The White House has released a new plan to combat antibiotic-resistant infections such as the recent outbreak linked to contaminated duodenoscopes.
The 60-page plan lays out efforts to fight antibiotic resistance over the next five years through significant investment and sweeping policy reforms across public health agencies. Specific goals contained in the report include investment in new diagnostics and antibiotics, improving existing antibiotic use and reducing the most dangerous superbug infection rates during the five-year period.

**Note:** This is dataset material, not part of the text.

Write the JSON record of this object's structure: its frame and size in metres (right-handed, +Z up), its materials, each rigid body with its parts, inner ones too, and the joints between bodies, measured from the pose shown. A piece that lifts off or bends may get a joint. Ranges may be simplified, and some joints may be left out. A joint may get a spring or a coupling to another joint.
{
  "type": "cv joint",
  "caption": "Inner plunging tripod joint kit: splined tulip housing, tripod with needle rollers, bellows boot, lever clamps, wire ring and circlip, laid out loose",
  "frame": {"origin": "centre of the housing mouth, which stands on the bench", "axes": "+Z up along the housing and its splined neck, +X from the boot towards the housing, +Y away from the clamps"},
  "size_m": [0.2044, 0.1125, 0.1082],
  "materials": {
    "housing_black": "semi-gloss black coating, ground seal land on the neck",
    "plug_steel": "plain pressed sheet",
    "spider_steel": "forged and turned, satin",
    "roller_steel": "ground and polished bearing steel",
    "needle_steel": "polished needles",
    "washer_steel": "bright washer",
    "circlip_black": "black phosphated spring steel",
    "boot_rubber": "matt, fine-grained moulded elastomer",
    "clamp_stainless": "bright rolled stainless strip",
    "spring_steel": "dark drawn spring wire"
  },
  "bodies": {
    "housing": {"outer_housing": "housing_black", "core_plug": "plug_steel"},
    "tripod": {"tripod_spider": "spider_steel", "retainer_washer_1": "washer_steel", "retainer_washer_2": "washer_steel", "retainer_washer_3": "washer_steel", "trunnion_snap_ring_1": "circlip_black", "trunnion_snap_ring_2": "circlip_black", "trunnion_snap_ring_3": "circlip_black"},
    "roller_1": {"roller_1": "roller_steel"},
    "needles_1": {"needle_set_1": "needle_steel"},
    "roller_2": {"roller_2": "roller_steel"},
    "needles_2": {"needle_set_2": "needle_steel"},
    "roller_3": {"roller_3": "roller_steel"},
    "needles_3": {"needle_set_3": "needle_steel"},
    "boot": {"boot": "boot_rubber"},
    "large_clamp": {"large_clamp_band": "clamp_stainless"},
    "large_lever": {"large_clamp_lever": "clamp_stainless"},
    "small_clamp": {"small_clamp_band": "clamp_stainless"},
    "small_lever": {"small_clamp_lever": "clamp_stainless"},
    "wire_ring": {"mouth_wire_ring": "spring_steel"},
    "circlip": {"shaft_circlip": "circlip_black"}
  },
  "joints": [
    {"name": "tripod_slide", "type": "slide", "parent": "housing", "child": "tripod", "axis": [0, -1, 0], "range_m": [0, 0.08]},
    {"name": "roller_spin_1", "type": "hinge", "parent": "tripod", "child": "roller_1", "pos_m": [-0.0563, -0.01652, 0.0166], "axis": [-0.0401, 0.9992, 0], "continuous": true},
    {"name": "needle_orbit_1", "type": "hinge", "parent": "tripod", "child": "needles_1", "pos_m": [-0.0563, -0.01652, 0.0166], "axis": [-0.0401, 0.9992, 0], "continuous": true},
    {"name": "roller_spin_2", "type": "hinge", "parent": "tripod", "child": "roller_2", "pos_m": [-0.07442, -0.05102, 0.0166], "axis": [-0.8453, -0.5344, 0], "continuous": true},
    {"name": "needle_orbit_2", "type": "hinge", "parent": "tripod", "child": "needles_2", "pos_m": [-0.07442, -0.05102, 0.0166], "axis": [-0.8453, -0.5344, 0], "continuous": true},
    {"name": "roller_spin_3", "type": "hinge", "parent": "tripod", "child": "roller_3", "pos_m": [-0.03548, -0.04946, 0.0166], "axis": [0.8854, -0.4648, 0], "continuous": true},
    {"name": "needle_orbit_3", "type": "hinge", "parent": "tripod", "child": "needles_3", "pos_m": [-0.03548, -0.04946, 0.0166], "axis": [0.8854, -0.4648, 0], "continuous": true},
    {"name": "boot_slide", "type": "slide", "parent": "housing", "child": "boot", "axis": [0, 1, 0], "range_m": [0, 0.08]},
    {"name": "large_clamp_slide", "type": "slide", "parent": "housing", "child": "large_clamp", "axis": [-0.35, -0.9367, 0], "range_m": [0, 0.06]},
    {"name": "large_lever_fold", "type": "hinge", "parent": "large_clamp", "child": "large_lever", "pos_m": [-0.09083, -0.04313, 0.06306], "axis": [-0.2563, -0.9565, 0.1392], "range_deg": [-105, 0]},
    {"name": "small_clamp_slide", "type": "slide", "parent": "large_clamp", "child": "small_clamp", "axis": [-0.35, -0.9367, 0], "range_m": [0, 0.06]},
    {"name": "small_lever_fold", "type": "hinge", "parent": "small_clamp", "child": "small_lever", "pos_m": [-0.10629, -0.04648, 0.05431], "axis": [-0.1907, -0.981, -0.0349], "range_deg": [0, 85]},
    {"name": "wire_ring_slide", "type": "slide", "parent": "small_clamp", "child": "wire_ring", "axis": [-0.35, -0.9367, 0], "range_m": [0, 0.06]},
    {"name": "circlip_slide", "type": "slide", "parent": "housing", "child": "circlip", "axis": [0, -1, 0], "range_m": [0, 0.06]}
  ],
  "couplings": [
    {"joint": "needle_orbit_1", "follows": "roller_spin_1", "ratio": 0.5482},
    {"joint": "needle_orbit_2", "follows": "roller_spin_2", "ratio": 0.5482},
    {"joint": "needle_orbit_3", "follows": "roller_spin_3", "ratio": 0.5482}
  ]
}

President Barack Obama's administration requested $1.2 billion dollars to combat antibiotic resistance in January, FierceHealthcare previously reported, twice the current government investment.

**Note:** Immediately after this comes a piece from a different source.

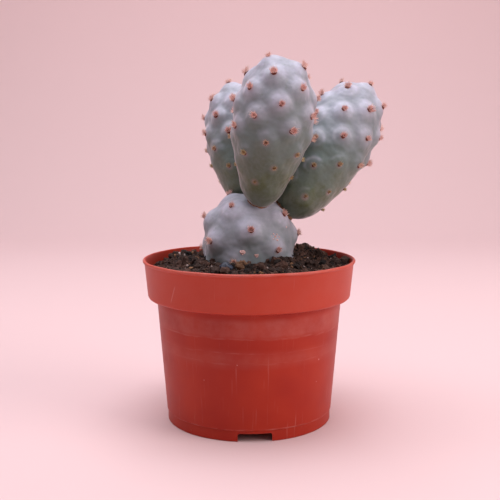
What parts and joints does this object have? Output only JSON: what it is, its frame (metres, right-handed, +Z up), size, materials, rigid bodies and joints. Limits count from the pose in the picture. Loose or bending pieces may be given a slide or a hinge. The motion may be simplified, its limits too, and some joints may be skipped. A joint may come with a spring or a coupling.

The White House plan sets five broad goals:
- Strengthen data surveillance to reduce the spread of antibiotic resistance
- Stem the emergence and spread of resistant bacteria
- Increase and accelerated research and development for new therapeutics and antibiotics
- Strengthen international cooperation on antibiotic resistance prevention
- Speed use and development of efficient, innovative testing procedures to identify antibiotic-resistant bacteria
Under the plan, the Centers for Disease Control and Prevention aims to cut Clostridium difficile infections by 50 percent; Methicillin-resistant Staphylococcus aureus rates by at least half; hospital-acquired multidrug resistant Psuedomonas species infections by 35 percent; and carbapenem-resistant Enterobacteriaceae infections by 60 percent. It also will require hospitals to develop programs with increased infection controls that include aggressive cleaning of equipment, surfaces and hands, and a reduction in antibiotic use for patients.

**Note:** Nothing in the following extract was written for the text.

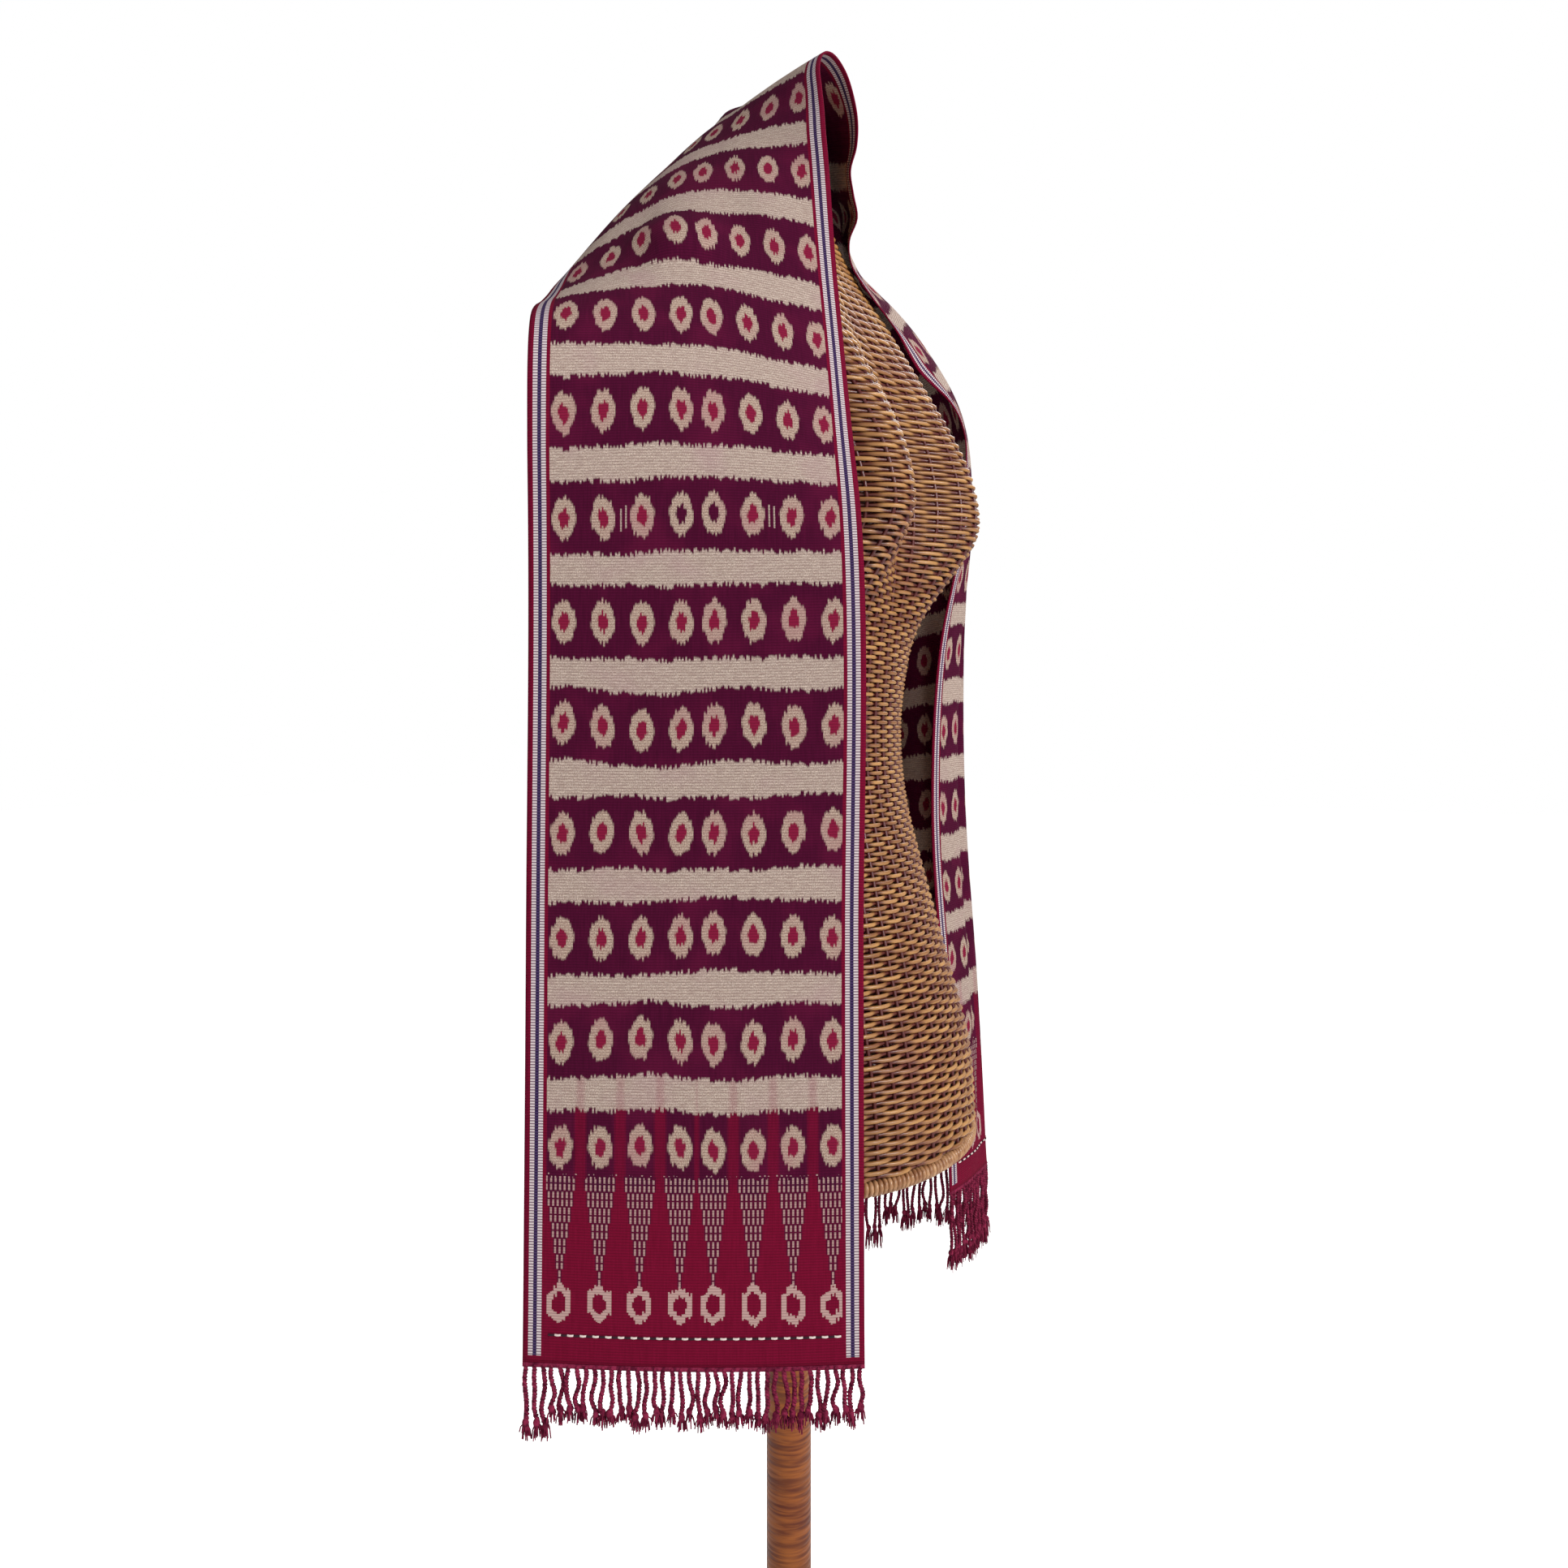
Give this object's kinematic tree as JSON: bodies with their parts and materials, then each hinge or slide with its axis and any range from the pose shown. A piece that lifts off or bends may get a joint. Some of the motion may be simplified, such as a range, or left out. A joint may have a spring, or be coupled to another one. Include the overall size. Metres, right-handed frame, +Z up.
{
  "type": "pua kumbu scarf on a wicker dress form",
  "caption": "Long narrow resist-dyed woven scarf with knotted fringes, draped over the neck and shoulders of a wicker dress form on a pole stand.",
  "frame": {"origin": "on the pole's axis at the underside of the base", "axes": "+Z up along the pole, -Y towards the dress form's front, -X towards the panel of the scarf that hangs at the form's right"},
  "size_m": [0.5699, 0.38, 1.5615],
  "materials": {
    "cloth": "matt handwoven cotton, warp-dyed purple, crimson and cream",
    "fringe": "twisted cotton ends",
    "wicker": "woven round rattan core, thin varnish",
    "rattan_binding": "wrapped rattan",
    "rattan_pole": "wrapped rattan peel, varnished",
    "stained_wood": "stained and waxed hardwood"
  },
  "bodies": {
    "root": {"scarf": "cloth", "fringe_near": "fringe", "fringe_far": "fringe", "wicker_body": "wicker", "rim_binding": "rattan_binding", "bottom_board": "stained_wood", "pole": "rattan_pole", "pole_collar": "stained_wood", "base": "stained_wood"}
  },
  "joints": []
}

Specific benchmarks "help ... ensure that this isn't just an action plan that will sit on the shelf and collect dust," Amanda Jezek, vice president of public policy and government relations at the Infectious Diseases Society of America, told Medscape.
The plan also recommends the Department of Agriculture and the Food and Drug Administration work to reduce use of medically important antibiotics to promote growth in animals raised for food, although it did not set specific benchmarks.
Meanwhile, the top manufacturer of duodenoscopes has issued new cleaning instructions for the devices, according to Reuters. Last week, reports indicated problems with the appliance used to clean the scopes may be largely to blame for the outbreak.